Gordon Youngson, head of legal services at UK Payments Administration, sees regulation as posing a constant challenge in “keeping up with changes and in turn ensuring that colleagues are up to speed”.

Nina Barakzai, group head of data protection at Sky, says the speed at which in-house counsel needs to move with business is no different now than ever before, but “the depth to which an in-house lawyer must stretch to deliver sound commercial, risk-based advice has grown”.

Regulation also poses in-house IT challenges. Given the sheer scale of data to be managed in financial services cases, for example, in-house lawyers are increasingly working with external service providers.

General counsels are redeploying time-consuming tasks to a combination of junior resources, on-shore law firms or alternative legal service providers to promote efficiency

This can be through near-shoring to lower-cost areas in the UK or off-shoring overseas to more cost-efficient jurisdictions to process the work. Ms Scott says there are “innovative new law firm models encouraging flexible outsourcing of legal services and depending on [their] costs and expertise internally, the balance of what to outsource and what to keep in-house may change”.

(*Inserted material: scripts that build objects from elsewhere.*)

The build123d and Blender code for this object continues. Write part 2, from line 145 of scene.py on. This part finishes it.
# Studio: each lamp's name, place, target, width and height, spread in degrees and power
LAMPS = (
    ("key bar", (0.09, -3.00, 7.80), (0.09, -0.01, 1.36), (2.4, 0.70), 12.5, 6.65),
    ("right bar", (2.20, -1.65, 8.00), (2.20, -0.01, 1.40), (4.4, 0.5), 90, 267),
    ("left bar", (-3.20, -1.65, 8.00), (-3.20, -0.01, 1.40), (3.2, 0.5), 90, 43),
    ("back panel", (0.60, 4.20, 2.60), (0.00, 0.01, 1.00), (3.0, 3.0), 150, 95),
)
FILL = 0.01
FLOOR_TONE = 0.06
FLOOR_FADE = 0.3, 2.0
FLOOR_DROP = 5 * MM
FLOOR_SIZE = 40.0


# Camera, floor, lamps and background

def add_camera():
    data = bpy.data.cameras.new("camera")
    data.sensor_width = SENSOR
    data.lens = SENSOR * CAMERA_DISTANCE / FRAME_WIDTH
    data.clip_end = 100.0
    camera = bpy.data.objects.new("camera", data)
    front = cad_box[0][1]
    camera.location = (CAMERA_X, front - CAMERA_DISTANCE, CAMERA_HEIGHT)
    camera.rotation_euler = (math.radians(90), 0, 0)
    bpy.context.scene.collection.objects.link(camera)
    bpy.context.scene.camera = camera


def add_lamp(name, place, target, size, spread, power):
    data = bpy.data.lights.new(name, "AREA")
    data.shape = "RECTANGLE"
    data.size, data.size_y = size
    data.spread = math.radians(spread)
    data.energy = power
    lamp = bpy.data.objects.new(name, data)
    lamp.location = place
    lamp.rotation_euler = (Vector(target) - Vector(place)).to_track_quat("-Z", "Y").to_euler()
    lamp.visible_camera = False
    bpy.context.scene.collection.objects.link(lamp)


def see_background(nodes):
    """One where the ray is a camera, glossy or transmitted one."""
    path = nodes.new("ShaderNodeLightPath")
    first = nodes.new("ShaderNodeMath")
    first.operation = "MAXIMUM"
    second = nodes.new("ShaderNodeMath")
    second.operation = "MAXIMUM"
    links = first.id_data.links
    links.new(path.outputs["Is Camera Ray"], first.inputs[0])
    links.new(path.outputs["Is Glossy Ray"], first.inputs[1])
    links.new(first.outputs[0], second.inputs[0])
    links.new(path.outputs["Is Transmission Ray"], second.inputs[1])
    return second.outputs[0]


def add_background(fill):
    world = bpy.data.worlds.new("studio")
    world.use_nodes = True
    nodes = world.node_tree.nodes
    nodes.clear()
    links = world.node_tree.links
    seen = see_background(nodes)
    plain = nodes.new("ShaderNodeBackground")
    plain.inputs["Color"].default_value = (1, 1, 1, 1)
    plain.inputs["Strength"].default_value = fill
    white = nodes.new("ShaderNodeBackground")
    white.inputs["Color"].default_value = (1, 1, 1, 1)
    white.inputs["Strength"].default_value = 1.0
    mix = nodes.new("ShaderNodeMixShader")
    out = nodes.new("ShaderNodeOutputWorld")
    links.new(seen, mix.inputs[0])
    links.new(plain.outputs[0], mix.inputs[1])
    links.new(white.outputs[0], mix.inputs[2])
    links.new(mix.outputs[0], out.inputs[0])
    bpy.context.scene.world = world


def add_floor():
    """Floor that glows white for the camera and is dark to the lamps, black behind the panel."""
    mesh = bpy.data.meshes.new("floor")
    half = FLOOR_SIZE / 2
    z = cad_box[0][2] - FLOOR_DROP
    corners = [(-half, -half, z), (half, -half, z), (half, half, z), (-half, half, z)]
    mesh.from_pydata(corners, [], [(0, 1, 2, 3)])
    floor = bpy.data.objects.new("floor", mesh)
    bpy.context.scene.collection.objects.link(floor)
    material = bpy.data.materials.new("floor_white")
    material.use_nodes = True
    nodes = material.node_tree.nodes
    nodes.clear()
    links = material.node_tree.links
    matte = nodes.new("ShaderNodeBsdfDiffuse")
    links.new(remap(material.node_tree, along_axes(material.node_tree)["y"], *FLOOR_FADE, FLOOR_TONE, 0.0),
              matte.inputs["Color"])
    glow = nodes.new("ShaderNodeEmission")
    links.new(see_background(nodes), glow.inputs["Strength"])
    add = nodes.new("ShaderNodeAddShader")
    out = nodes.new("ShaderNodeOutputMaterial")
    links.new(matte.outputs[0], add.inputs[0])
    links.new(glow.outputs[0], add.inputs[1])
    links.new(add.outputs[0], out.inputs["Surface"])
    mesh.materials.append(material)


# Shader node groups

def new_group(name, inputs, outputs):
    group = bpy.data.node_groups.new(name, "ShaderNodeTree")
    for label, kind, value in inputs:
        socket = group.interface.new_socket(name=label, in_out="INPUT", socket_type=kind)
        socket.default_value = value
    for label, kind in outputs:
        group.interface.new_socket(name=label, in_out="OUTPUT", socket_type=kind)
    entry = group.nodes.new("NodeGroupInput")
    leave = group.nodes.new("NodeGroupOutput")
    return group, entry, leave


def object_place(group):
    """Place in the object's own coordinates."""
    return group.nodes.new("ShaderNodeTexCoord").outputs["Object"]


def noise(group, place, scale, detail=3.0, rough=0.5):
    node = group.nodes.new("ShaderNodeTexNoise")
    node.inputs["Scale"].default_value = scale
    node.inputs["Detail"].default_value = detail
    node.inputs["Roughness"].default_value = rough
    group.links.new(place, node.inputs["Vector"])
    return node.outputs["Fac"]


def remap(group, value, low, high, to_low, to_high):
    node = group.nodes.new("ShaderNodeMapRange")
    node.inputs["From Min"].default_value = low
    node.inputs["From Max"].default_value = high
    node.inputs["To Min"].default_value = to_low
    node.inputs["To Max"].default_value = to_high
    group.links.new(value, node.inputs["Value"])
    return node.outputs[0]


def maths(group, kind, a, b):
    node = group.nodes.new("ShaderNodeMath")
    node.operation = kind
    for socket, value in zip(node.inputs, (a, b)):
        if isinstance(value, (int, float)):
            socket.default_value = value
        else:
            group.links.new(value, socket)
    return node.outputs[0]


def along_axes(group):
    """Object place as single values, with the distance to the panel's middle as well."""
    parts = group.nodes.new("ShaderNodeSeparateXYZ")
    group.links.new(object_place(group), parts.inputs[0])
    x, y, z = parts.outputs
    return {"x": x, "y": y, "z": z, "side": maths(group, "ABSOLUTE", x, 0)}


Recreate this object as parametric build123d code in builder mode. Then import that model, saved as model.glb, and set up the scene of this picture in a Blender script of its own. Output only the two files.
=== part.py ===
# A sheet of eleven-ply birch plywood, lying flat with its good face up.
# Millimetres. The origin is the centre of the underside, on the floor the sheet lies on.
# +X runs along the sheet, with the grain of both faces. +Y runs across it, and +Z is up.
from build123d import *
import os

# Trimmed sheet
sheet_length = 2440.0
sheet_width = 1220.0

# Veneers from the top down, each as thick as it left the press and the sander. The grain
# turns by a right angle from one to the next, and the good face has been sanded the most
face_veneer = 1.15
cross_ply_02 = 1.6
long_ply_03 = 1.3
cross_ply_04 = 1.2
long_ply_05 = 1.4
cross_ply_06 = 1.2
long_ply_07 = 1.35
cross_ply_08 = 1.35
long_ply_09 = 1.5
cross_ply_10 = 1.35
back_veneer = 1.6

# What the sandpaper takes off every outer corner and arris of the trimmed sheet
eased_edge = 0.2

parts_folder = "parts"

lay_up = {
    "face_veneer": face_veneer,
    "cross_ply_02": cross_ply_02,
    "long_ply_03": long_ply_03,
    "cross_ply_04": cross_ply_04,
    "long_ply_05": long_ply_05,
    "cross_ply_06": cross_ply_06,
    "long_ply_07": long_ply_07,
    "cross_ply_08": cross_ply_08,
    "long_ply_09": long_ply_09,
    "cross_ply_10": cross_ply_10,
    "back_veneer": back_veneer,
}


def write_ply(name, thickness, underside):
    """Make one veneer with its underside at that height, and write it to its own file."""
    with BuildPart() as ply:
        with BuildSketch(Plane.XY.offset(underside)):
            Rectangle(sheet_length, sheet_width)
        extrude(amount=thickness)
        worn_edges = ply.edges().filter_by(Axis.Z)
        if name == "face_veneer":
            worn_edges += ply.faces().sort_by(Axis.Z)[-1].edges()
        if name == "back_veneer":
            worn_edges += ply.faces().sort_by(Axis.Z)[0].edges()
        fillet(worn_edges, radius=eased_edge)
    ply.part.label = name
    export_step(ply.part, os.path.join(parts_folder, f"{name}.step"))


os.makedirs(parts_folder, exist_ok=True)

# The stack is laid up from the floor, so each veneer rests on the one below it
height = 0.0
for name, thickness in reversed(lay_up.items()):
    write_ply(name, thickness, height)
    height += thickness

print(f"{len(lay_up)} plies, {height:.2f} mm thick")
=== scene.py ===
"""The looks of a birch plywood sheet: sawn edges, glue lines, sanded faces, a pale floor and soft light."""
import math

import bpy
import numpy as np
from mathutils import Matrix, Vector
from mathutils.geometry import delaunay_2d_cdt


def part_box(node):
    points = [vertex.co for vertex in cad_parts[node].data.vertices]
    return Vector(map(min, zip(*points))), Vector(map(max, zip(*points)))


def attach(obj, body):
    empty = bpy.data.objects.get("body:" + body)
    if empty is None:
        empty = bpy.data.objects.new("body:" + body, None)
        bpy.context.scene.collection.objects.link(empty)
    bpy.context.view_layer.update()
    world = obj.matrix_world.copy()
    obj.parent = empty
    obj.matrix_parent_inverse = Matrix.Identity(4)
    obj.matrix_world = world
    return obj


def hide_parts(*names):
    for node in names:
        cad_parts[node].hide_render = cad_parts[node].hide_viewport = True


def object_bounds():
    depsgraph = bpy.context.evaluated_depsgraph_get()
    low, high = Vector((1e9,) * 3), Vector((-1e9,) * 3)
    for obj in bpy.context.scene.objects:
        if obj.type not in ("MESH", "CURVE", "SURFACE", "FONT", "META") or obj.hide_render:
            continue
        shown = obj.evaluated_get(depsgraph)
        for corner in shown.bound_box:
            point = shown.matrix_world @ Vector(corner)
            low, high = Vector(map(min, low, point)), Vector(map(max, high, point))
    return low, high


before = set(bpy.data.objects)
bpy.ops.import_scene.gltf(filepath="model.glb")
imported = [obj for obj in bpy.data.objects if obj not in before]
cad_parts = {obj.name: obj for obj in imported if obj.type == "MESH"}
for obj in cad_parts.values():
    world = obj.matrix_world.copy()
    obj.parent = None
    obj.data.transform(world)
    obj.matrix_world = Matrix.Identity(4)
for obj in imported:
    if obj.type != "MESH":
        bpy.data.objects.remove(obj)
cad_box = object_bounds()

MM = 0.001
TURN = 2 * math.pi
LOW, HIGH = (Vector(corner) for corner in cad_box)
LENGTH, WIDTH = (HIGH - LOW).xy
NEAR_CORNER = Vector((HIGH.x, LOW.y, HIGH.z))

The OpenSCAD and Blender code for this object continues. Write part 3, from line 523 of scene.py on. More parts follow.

Businesses, meanwhile, are responding to a recovery in world markets to compete not only effectively, but also with renewed efficiency.

Some 70 per cent of respondents to Hogan Lovells’ 2013 Evolution report identified enhanced efficiency as a key investment driver.

Paul Gilbert, chief executive of LBC Wise Counsel and an ex-GC, says: “The key to everything is to define the role so that it is proportionate to the resources available, aligned to strategy and with credible value articulation.”

RPC’s The Changing Role of General Counsel survey found that 23 per cent of respondents were concerned about managing legal expenditure. As Ms Scott says, there is an “all-important need to demonstrate value for money to the internal client, including through reporting to management on quantified results achieved”.

Anthony Kenny, UK chapter representative for the Association of Corporate Counsel, says UK and US colleagues “talk positively about how such tools capture metrics relating to spend, tracking matters, and both the internal and external legal resources [allocated], which also enhance project management, collaboration and the sharing of information”.

Using IT to track legal costs enables the GC to see cost fluctuations or “where there is limited interaction and routine reports which do not provide enough detail to identify types of costs, and detail of work carried out against each cost heading”, says Ms Barakzai.

Where this information is available, online and in real time, management becomes smoother and more efficient, she says.

Mr Gilbert agrees that “good management information is essential” as the pre-requisite of any relationship. However, while management need not always require real-time visibility, he advocates the use of trends analysis that converts to process improvement and better risk-profiling.

Some 22 per cent of RPC respondents said they aimed to improve use of technology, in adopting new solutions for data retention, contract management and in e-discovery, as well as enabling better business advice.

According to Mr Youngson: “Ease of access to technology will fundamentally change how in-house teams interact with colleagues.”

One aspect of this, says Ms Barakzai, is the need for speed in relevant data analysis, which provides supporting evidence for conclusions reached and legal mitigation routes chosen for critical matters.

IT infrastructure, she says, can help senior management teams reach collaborative decisions where the systems deliver similar information to a specific audience.

She gives a specific example of outsourced service providers delivering more transaction-based activities, adding: “Real-time, portal-based information provides GCs with real value as it is much easier to manage tight budgets and critical issues with up-to-date information.”

Mr Bratton, however, points out: “While there is undoubtedly a role for technology to play, it is always likely to be a facilitator, rather than a solution in itself.”

He says one area in-house teams could improve is in the management of information, both internally and globally within the wider company. “The emergence of cloud-based technology solutions is making it easier for GCs to focus on improving information governance within their organisations,” he says.

“The question every GC should ask themselves, when considering whether the company’s information is adequately organised, is ‘Could I quickly create a dataroom if the company was sold?’”

If the answer is “no’, Mr Bratton concludes, then improvement is needed. The changing role of the general counsel demands no less.